Saturday, 28 September 2019


BLIND DATE
1984/USA/103 Minutes

Tagline-  The ultimate hi-tech thriller.

Description-
"A man goes blind trying to remember his girlfriend" goes the IMDB description. Rather the movie is about an obsessed man playing 'peeping tom' and stalking his institutionalized ex-girlfriend's look-alike, who later loses his eyesight on being chased by the girl's angry boyfriend.

'Blind Date' is a tepid thriller that delivers 90 minutes of melodrama and a half-cooked tale of romance and obsession, rather than any genuine thrills. Jonathan is an American working in Athens as an advertising executive; he has a hot secretary Claire as a devoted girlfriend, a job which allows him to ogle at hundreds of gorgeous models during swimsuit shoots, and a 'body double' of his ex-girlfriend whose house he conveniently breaks into whenever he wants. He is a creep and an opportunist, and as such the character evokes no sense of sympathy for the situations he lands up into. I actually wonder why a sweet and caring girl like Claire (played by Kirstie Allie) would want to stand up to a womanizing and insensitive guy like Jonathan. But then love is blind, right?

Meanwhile in the city, a maniac is killing women by cutting them up with surgical precision. He first attacks these women at their apartments, sedates them, and then makes them watch the decapitation of their own bodies.

One fine night, while spying on the body double, Jonathan is given a run by her enraged boyfriend and loses his eyesight on hitting a tree. The doctors cannot explain his situation, except that it was probably induced by stress (at seeing the resurrection of his 'lost girlfriend'). After this, an experimental scientist implants a visual stimulant 'microchip' in his brain, which allows perceiving objects through grids and lines (as in a computer projected 3D image). Jonathan then spends his time feeding computer game signals into his brain via a walkman type device which helps him in recognising objects, learning to cross roads, getting intimately acquainted with the 'lost' girlfriend by studying her curves while she sleeps at night etc. On one of his slightly surreptitious outings (his girlfriend does not appreciate a blind man walking alone), he 'sees' and hears a cab with a bad engine going near a block of apartments; some time after, a woman screams from the same place. Jonathan rushes in and comes face to face with the killer, the surgical killer, and manages to run to the rooftop where he has a narrow escape after police sirens scare the killer away.

Jonathan then traces the killer to Rachel's (the body double) apartment and engages in a cat and mouse game with him, culminating in the killer's grisly end.

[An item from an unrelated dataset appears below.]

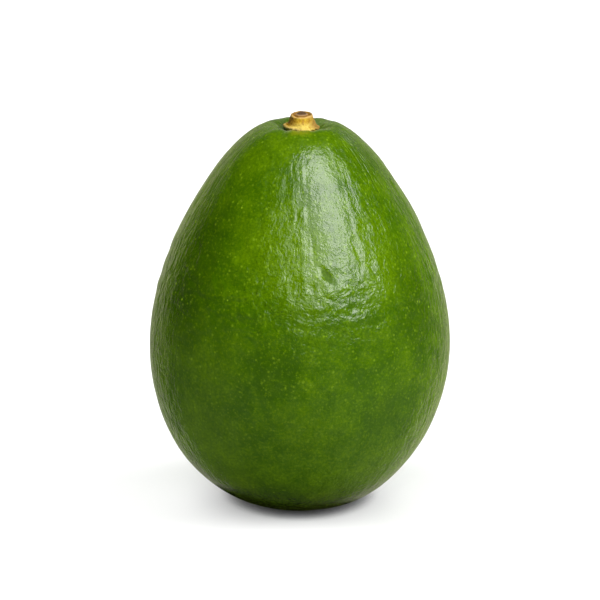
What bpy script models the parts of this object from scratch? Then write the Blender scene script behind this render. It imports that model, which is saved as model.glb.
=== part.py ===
"""A whole smooth-skinned avocado, as picked, standing on its small flat base.

Two pieces: the fruit, one solid, and the corky stub of its stalk, which sits in a shallow
well at the top. Metres, +Z up; the origin is the centre of the flat that the fruit rests on.
"""

import math
from collections import namedtuple

import bpy
from mathutils import Vector

MM = 0.001

# The fruit.
FRUIT_WIDTH = 90.0 * MM  # along X, at the belly
FRUIT_DEPTH = 88.5 * MM  # along Y, at the belly
FOOT_RADIUS = 12.0 * MM  # of the flat that it rests on
BELLY_HEIGHT = 47.5 * MM
SHOULDER_RADIUS = 25.9 * MM
SHOULDER_HEIGHT = 101.3 * MM
SHOULDER_HEADING = 124.0  # degrees
CROWN_RADIUS = 9.6 * MM  # of the rim round the well
CROWN_HEIGHT = 115.3 * MM

# The well at the top, which holds the stalk.
WELL_WALL_RADIUS = 6.6 * MM
WELL_WALL_HEIGHT = 114.2 * MM
WELL_FLOOR_HEIGHT = 112.5 * MM

# How far the fruit's centre line leaves the upright, along X.
TOP_LEAN = 0.5 * MM
LOW_SWAY = 0.5 * MM
LOW_SWAY_HEIGHT = 12.5 * MM

# The stub of the stalk.
STALK_GAP = 0.3 * MM  # between the stub and the well
UNDERSIDE_RADIUS = 5.3 * MM
UNDERSIDE_HEIGHT = 114.1 * MM
FLANGE_RADIUS = 5.6 * MM
FLANGE_HEIGHT = 115.1 * MM
NECK_RADIUS = 3.75 * MM
NECK_HEIGHT = 116.6 * MM
CUT_RADIUS = 3.15 * MM
CUT_HEIGHT = 118.7 * MM
CUT_DISH = 0.3 * MM

# Headings of an outline, in degrees up from straight outwards.
OUTWARDS = 0.0
UP = 90.0
INWARDS = 180.0

FRUIT_TURN_STEPS = 64
STALK_TURN_STEPS = 32
MERGE_DISTANCE = 0.01 * MM
SHARP_ANGLE = math.radians(35)

# A point that an outline passes through: its distance from the axis, its height, the way the
# outline heads there, how far its handles reach back and on, and the steps to the next point.
Anchor = namedtuple("Anchor", "radius height heading back on steps")


def clear_scene():
    for obj in list(bpy.data.objects):
        bpy.data.objects.remove(obj, do_unlink=True)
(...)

The pacing of the movie is a major put off, as it takes ages for the suspense sequences to kick in; and it is fleeting when they finally do.  In three-fourth of the running time, there is a parallel drawn between Jonathan's dubious activities and the killer, with no point to connect the two. Thereafter, the blind protagonist bumps into the crazy killer right outside a crime scene and can only recall a human shape in the vaguest form, and a taxi with a screeching sound. However within minutes, he has actually traced the killer to Rachel with foresight that is inexplicable, considering that the character is mostly daft and inept in the first 70 minutes. The music is typical soapy romantic stuff of the 80's and thankfully minimal, while the character development is mostly superficial and sketchy, except for Kristen who is far more sympathetic than Jonathan deserves. Even for entertainment purposes, the movie falls flat at every level.

it is an interesting idea poorly executed, and it would have been much better if the 'chance meeting' between Jonathan and the killer had taken place earlier so that the former would have been on track of the killer sooner, and hence the end result more credible. Also, the sci-fi element boasted by the movie poster and advertisements is a mere gimmick, as the supposed high tech viewing equipment is very rudimentary, and at the very best it confuses our 'poor' Jonathan into wondering about what he had really seen (of course he got a brilliant brainwave afterwards !).

The movie has been released on Blu-Ray by boutique label Scorpion Releasing in 2018. The video is touted to be a 4K scan of the original negative, and while details and clarity are generally sharp, the picture does dip into softness here and there. Skin tones are neutral and balanced, while the 5.1 DTS-HD MA soundtrack is adequate. However, while dialogue exchanges are generally audible, the sound effects are a bit screechy. English subtitles have been provided, and extras include a theatrical trailer, the slightly longer theatrical cut in SD, still gallery, and a brief look into the career of the director Niko Mastorakis.